Ma non mi dire: l’11 settembre, data particolarmente consona alle disgrazie, Mario Draghi (sempre sia lodato) ha incontrato Marina Berlusconi e Gianni Letta.
(Marco Travaglio – Il Fatto Quotidiano)
Il 20 settembre 2013, poco prima dell’espulsione del neopregiudicato B. dal Senato che stava minando il governo Letta, Draghi fu visto uscire a tarda sera dalla casa di Eugenio Scalfari, in piazza della Minerva, insieme al capo dello Stato Giorgio Napolitano e al premier Enrico Letta (dove c’è Draghi, c’è sempre un Letta).

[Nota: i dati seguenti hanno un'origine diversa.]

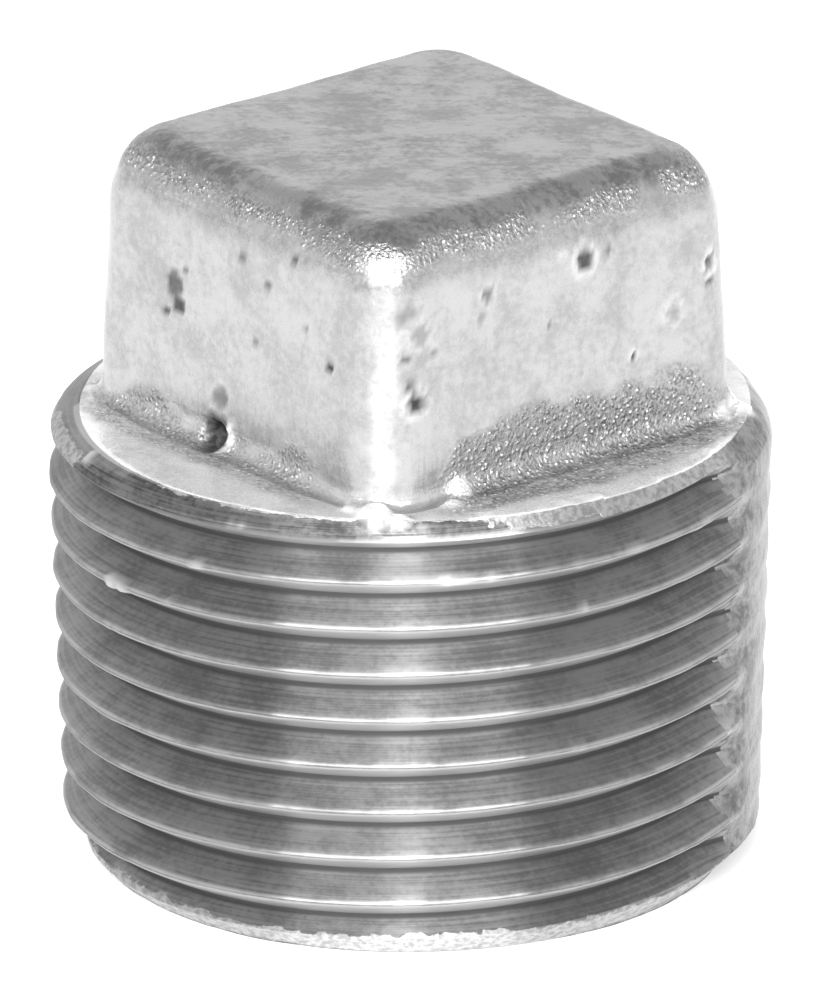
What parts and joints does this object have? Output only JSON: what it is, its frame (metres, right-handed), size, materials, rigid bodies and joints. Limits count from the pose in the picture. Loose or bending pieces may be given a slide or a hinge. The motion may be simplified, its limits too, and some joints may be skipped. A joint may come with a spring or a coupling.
{
  "type": "square-head pipe plug",
  "caption": "Galvanised cast-iron pipe plug with a square head and an external taper pipe thread, hollow underneath.",
  "frame": {"origin": "centre of the open bottom end, on the thread's axis", "axes": "+Z along the thread's axis towards the square head; +X and +Y square to two neighbouring head flats"},
  "size_m": [0.0267, 0.0267, 0.0277],
  "materials": {
    "galvanised_iron": "hot-dip galvanised casting, mottled satin grey, with the thread cut through the zinc to dull bright iron"
  },
  "bodies": {
    "root": {"plug_body": "galvanised_iron"}
  },
  "joints": []
}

Due giorni dopo Scalfari pubblicò su Rep un editoriale (“Napolitano-Letta-Draghi: lo scudo Italia-Europa”), molto ispirato sul pensiero dei suoi commensali, “i nostri tre punti di forza”. Ma non bastò: quattro mesi dopo Renzi pugnalò Letta con un sereno tweet. Nel dicembre 2020 Renzi voleva accoltellare pure Conte in piena pandemia, scrittura del Pnrr e vigilia della campagna vaccinale. Draghi chiamò Massimo D’Alema, non proprio un amico, che non vedeva da anni, e lo invitò nella sua casa ai Parioli. D’Alema andò e si sentì chiedere se non fosse ora di pensare a un’alternativa (indovinate chi) a Conte, che aveva appena portato i 209 miliardi di Pnrr. D’Alema rispose di no, parlando bene di Conte e malissimo di un governo di larghe intese con pezzi di destra. Draghi fece sapere che con Max aveva parlato di Cina. Un mese dopo Renzi rovesciò Conte e arrivò Draghi. Che, appena vede qualcuno, cade il governo. La Meloni non ha bisogno di consigli: ma una grattatina non ha mai fatto male a nessuno.